Washington descreve em seu artigo uma visita de seu filho e de quatro amigos ao Rio de Janeiro, durante uma semana — uma coleção de programinhas gostosos, inocentes e só disponíveis no Rio. Foram recebidos, ao chegar, com as empadinhas de camarão do “Caranguejo”, de Copacabana. Andaram a pé pelo Arpoador, Ipanema e Leblon. Jantaram com amigos pessoais como o cantor Jorge Ben. Ficaram oito horas na feijoada da Portela. Jantaram no “Margutta”, no “Satyricon” e no “Sud”. Foram ao Museu de Arte Moderna, ao Corcovado e ao Pão de Açúcar. Jogaram frescobol, caíram n’água, almoçaram num rodízio em Botafogo. Foram ao Jardim Botânico, ao Museu do Futebol do Maracanã e ao “Bracarense”. Ouviram samba no Beco do Rato. Passaram pelo Copa. Viram televisão em casa — e mais do mesmo. Foi isso, então? Foi isso. Onde estão, nesse caso, os crimes que cometeram em seu passeio — e cuja descrição detonou chiliques de ódio tão intransigentes e tão esquisitos? É simples. Na lavagem cerebral de alta voltagem e baixa qualidade em que vivem hoje as classes culturais do Rio (e do resto do Brasil), o sujeito está proibido de olhar para a estátua do Cristo Redentor e dizer: “Isso aqui é a estátua do Cristo Redentor”. Tem de dizer, sob pena de cometer infração social de natureza grave: “Isso aqui é uma agressão do homem branco, do colonialismo cultural e da masculinidade tóxica contra o homem pobre, discriminado e reprimido pela polícia no Rio de Janeiro”. O artigo de Washington não disse. Pena de morte para ele.

Artigo do Washington Olivetto | Foto: Reprodução

É impossível, nos dias de intensa cretinice impostos ao Brasil pela bolha semi-intelectual que se deu o direito de pensar por “toda a sociedade”, ler a imprensa brasileira e ser levado a dar um sorriso. O texto de Washington fez isso — foi um oásis no deserto mortal da mídia politicamente responsável, um purgatório de caras amarradas, azedas e intolerantes, prontas o tempo todo a castigar, proibir e excomungar. É gente que lembra aqueles frades sinistros da polícia religiosa da Igreja Católica, para quem qualquer tipo de coisa graciosa era pecado mortal. Tem pouca ou nenhuma experiência em comportamentos afáveis; seus circuitos cerebrais só operam em modo de calamidade. Você quer escrever sobre Rio de Janeiro? Então você é obrigado a escrever sobre a miséria do morro, da favela e do trem da Central. Tem de denunciar o genocídio, o autoritarismo e o descalabro do governo Bolsonaro. Tem de falar do racismo sistêmico. Tem de falar dos “33 milhões” que passam “fome”. Tem de falar da “letalidade policial”. Tem de falar da violência contra as mulheres. Tem de falar dos “atos antidemocráticos” que deixam o STF à beira de uma crise nervosa. Se não fizer isso você é um elitista de direita, inimigo do povo e genocida de pobre.

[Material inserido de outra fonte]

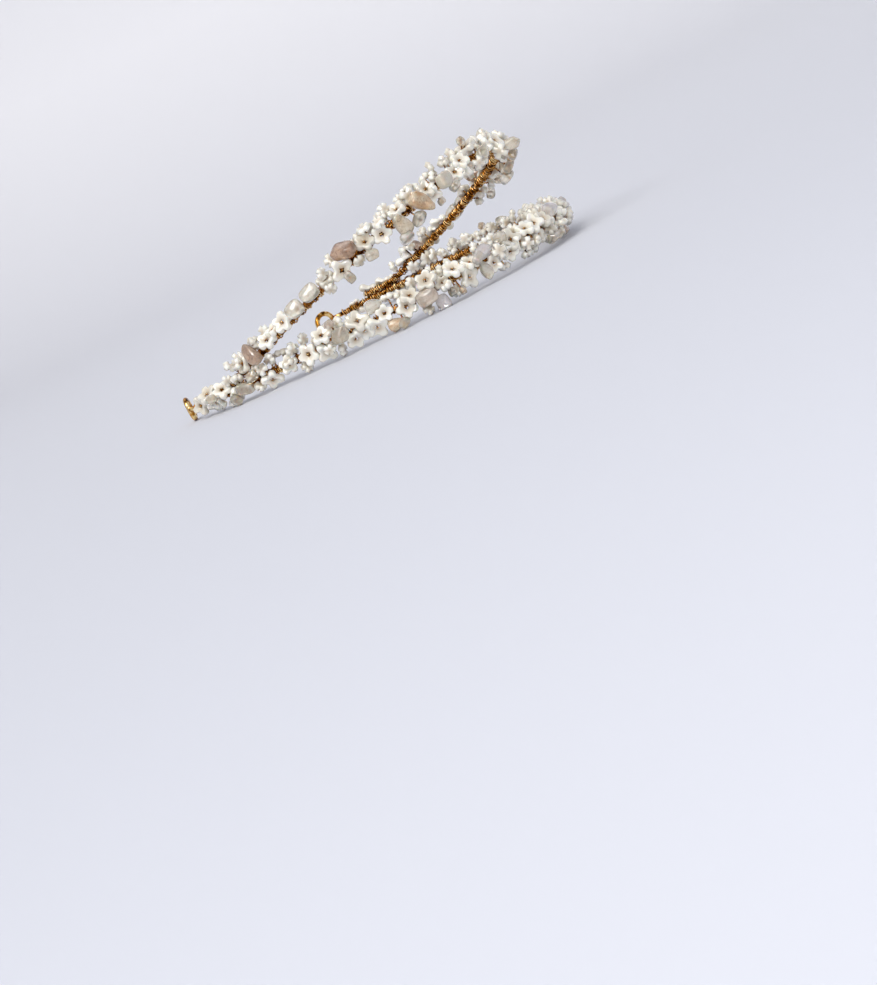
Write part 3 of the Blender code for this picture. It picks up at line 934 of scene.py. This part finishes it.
def modelSmallFlower(petals):
    # the same bead with few faces, for those that crowd in between: a flattened ball with dimpled poles
    corners = 3 * petals
    leaveAll()
    bpy.ops.mesh.primitive_uv_sphere_add(segments=corners, ring_count=4, radius=1.0)
    flower = bpy.context.object
    first = flower.data.vertices[1].co      # on the sphere's first meridian
    turn = atan2(first.y, first.x)

    def cornerOf(vertex):
        if vertex.co.xy.length < flowerForm["poleReach"]:
            return None
        return round((atan2(vertex.co.y, vertex.co.x) - turn) / (2 * pi) * corners) % 3

    slide = radians(flowerForm["shoulderAngle"] - 180 / corners)
    shapePetals(flower, petals, cornerOf, ((1, slide), (2, -slide)))
    pick(flower, "vertices", lambda vertex: cornerOf(vertex) is None)
    stretch(1, 1, flowerForm["dimple"])
    finishEdit()
    bpy.ops.object.shade_smooth()
    fillUnit(flower, 1.0)
    markHeartShade(flower)
    return flower


flowerModels = {petals: modelFlower(petals) for petals in (4, 5)}
smallFlowers = {petals: modelSmallFlower(petals) for petals in (4, 5)}


def leftHalf(rows, frontRows):
    # the left half: its own front flowers, then the right half's with small differences
    result = [(-row[0],) + tuple(row[1:]) for row in frontRows]
    for along, around, reach, petals, diameter in rows:
        if along > mirroredFrom:
            shift = chance.uniform(-mirrorShift, mirrorShift)
            result.append((shift - along, around, reach, 5 if petals == 4 else 4, diameter))
    return result


# Small stones between the main ones, which sit as near to the wire as their neighbours let them.
# The left half repeats the band's, and the arch's from the fourth on.
# Columns: along, around, reach, length, breadth, depth, turn, kind, sort, paleness

smallBandStones = (
    (47.2, -50, 4.2, 2.6, 2.6, 2.6, 0, "bead", "clear", 0.0),
    (44.2, -46, 4.0, 2.4, 2.4, 2.4, 0, "bead", "clear", 0.0),
    (85.5, 52, 7.4, 3.4, 2.8, 3.4, 30, "crystal", "rose", 0.75),
    (128.0, -35, 4.6, 3.4, 4.4, 3.0, 0, "pebble", "clear", 0.6),
    (36.0, 20, 4.6, 4.4, 3.2, 3.0, 25, "pebble", "lavender", 0.5),
    (64.5, -44, 4.6, 4.2, 3.0, 2.8, 40, "pebble", "clear", 0.4),
    (118.0, 25, 4.4, 4.6, 3.4, 2.8, 10, "pebble", "clear", 0.5),
    (135.5, 8, 4.2, 3.8, 3.0, 2.8, 0, "pebble", "smoky", 0.5),
)
smallArchStones = (
    (11.0, 62, 8.2, 3.0, 3.0, 3.6, 20, "crystal", "clear", 0.0),
    (28.7, -75, 2.8, 2.8, 2.4, 2.4, 0, "bead", "clear", 0.3),
    (6.0, -75, 2.8, 2.8, 2.6, 2.6, 0, "bead", "clear", 0.6),
    (39.7, -50, 4.8, 4.2, 5.6, 3.2, -30, "pebble", "clear", 0.8),
    (46.5, -66, 4.8, 5.0, 6.0, 3.4, 0, "pebble", "clear", 0.9),
    (68.0, -35, 4.6, 3.2, 4.4, 3.0, 0, "pebble", "clear", 0.7),
    (22.5, -42, 4.2, 4.4, 3.4, 2.8, 15, "pebble", "clear", 0.5),
    (58.5, -30, 4.4, 4.6, 3.6, 2.8, -20, "pebble", "smoky", 0.5),
)
smallArchStonesLeft = (
    (24.0, -35, 4.4, 4.4, 3.0, 2.8, 20, "pebble", "clear", 0.4),
    (17.6, -55, 4.0, 3.0, 2.8, 2.6, 0, "bead", "clear", 0.8),
)


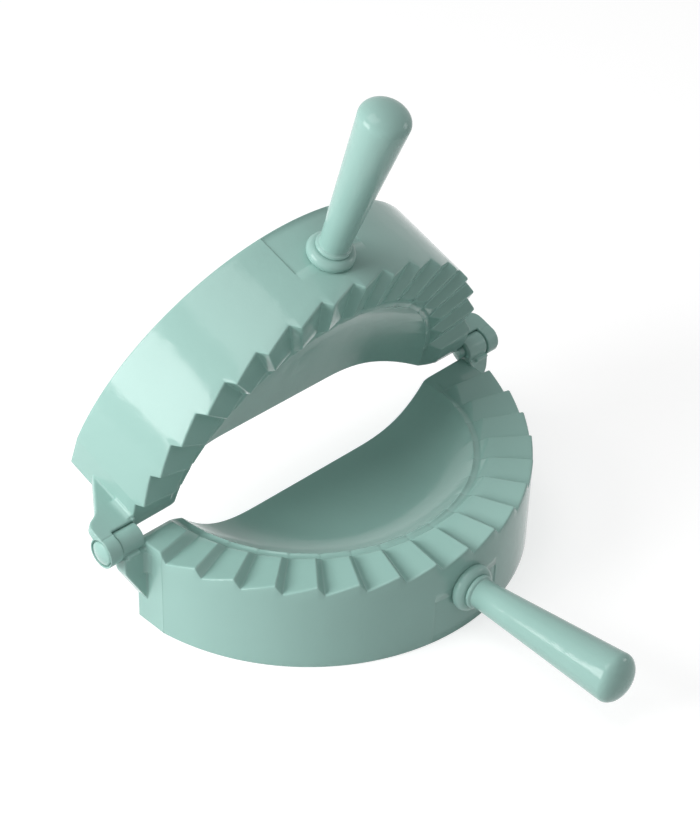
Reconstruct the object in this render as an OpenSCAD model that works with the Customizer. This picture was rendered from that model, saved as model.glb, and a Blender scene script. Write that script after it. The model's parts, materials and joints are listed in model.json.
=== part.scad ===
// Empanada press: two D-shaped halves hinged along their straight side.
// The lower half stands teeth up with its handle to the front (-Y).
// The upper half is the same moulding turned over, standing open on the hinge.
// Each half is drawn in its own frame: X is the hinge axis, the half lies to -Y
// and hangs below Z = 0, which is the plane where the two halves meet.

/* [Body of each half] */
// Radius of the round outer wall
rim_r = 80; // [60:0.5:110]
// Distance by which each flat end face is cut in from the round wall
end_cut = 1.1; // [0.5:0.1:6]
// Depth of a half from the meeting plane to its open edge
half_depth = 35.5; // [28:0.5:50]
// Thickness of the outer walls
wall = 2.4; // [1.6:0.1:4]
// Thickness of the bowl and of the floor under the teeth
skin = 2.3; // [1.6:0.1:4]
// Distance that the straight side keeps from the hinge axis
chord_gap = 0.3; // [0.1:0.05:1]
// Angle between the halves, from parallel to where the upper half stands
open_angle = 71.5; // [10:0.5:150]

/* [Crimping teeth] */
// Number of teeth round the rim
tooth_count = 16; // [8:1:24]
// Part of the circle that the teeth fill
tooth_arc = 160; // [120:1:160]
// Height of a tooth
tooth_h = 3.6; // [1.5:0.1:5]
// Width of a tooth's steep side, measured at the outer wall
tooth_drop_w = 2.4; // [1:0.1:4]
// Width of the toothed rim, from the outer wall to the bowl
crimp_w = 15; // [8:0.5:22]
// Depth of the far end land at the straight side
land_back_h = 2.6; // [2.4:0.1:4]
// Length of the rounding on the near end land, at the straight side
land_round_w = 4; // [1:0.5:8]
// Drop of that rounding at the straight side
land_round_h = 1.35; // [0.5:0.05:3]

/* [Bowl] */
// Depth of the bowl below the meeting plane
bowl_depth = 16.8; // [10:0.2:24]
// Radius of the flat bottom of the bowl
bowl_flat_r = 22; // [5:1:40]
// Distance from the ridge that rings the bowl to the foot of the teeth
ridge_gap = 2.4; // [2:0.1:8]
// Depth of the ridge below the meeting plane
ridge_z = 3.2; // [1:0.1:6]
// Width of the groove between the teeth and the ridge
groove_w = 1.6; // [0.5:0.1:4]
// Depth of the groove below the ridge
groove_h = 0.5; // [0.1:0.1:1.5]

/* [Handles] */
// Length of a handle, from the outer wall to its tip
handle_l = 69.3; // [40:0.5:120]
// Diameter of the handle where it would meet the wall
handle_foot_d = 9.6; // [6:0.1:16]
// Diameter of the handle at the widest place of its grip
handle_end_d = 17.8; // [12:0.1:30]
// Length of the rounded end of the grip
handle_round_l = 5.2; // [3:0.1:12]
// Depth of the handle's root below the meeting plane
handle_drop = 17.3; // [13:0.1:25]
// Angle at which the handle leans towards the meeting plane
handle_tilt = 2; // [0:0.25:6]
// Diameter of the bead round the foot of the handle
bead_d = 12.4; // [10.5:0.1:18]
// Thickness of that bead
bead_t = 1.8; // [0.8:0.1:3]
// Diameter of the spigot that plugs into the collar
spigot_d = 7; // [5:0.1:8.5]
// Length of the spigot
spigot_l = 3.6; // [1.5:0.1:5]

/* [Collars and pads on the outer wall] */
// Outer diameter of the collar that holds the handle
collar_d = 17.2; // [15:0.2:26]
// Thickness of the rounded ring of the collar
collar_t = 5; // [3:0.1:6]
// Half width of the sunk pad below the collar
pad_half_w = 15; // [8:0.5:20]
// Depth of the sunk pad
pad_sink = 0.35; // [0.1:0.05:0.8]
// Diameter of the flat seat for the screw, inside the wall
seat_d = 11; // [9:0.5:16]
// Height of that seat at the wall
seat_h = 1.6; // [1:0.1:4]

/* [Handle screws] */
// Diameter of the thread
screw_d = 3.5; // [2.5:0.1:4.5]
// Length of the screw under its head
screw_l = 22; // [14:0.5:30]
// Diameter of the head
screw_head_d = 7; // [5.5:0.1:8.5]
// Height of the head
screw_head_h = 2.4; // [1.5:0.1:3.5]
// Width of each arm of the cross recess
screw_cross_w = 1; // [0.5:0.1:1.5]
// Length of each arm of the cross recess
screw_cross_l = 4.2; // [2:0.1:5]
// Depth of the cross recess
screw_cross_h = 1.3; // [0.5:0.1:2]

/* [Hinge] */
// Diameter of the lower half's knuckles
lower_knuckle_d = 9.8; // [8:0.1:10.2]
// Diameter of the upper half's knuckles
upper_knuckle_d = 11; // [10.6:0.1:14]
// Length of the lower half's knuckle
lower_knuckle_l = 9.1; // [5:0.1:14]
// Length of the upper half's knuckle
upper_knuckle_l = 5.3; // [4:0.1:10]
// Free play between the two knuckles
knuckle_play = 0.3; // [0.1:0.05:0.8]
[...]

Que diabo uma empadinha de camarão teria a ver com algum dever moral, social ou “político”? É óbvio, até para uma criança com 10 anos de idade, que não tem nada a ver. Mas para a intelectualidade policial do Rio tem. Por sua reação ao texto de Washington a esquerda carioca parece indicar que deveriam ser declaradas ilegais no Rio de Janeiro, e extintas, quaisquer atividades que não sejam diretamente ligadas a algum horror — do barzinho do Leblon ao pernil do Bracarense. É terminantemente proibido, da mesma forma, fazer sucesso no trabalho, ganhar dinheiro e ter um apartamento na Avenida Vieira Souto. A propósito disso, um humorista da esquerda local (em cuja opinião, aliás, Washington nem poderia escrever na imprensa do Rio, porque estaria ocupando o lugar de “jornalistas demitidos”) disse que o autor deveria doar para a ex-babá de seu filho o apartamento que tem com vista para o mar. Washington escreveu que a moça, moradora do Rio, é parte da família — e o humorista acha que ela deveria entrar na justiça e pedir o apartamento para si mesma. É um desses momentos em que o ódio, a inveja e o ressentimento acabam ficando menores que a idiotice. O cidadão pensou que estava sendo irônico. Acabou, apenas, sendo primitivo.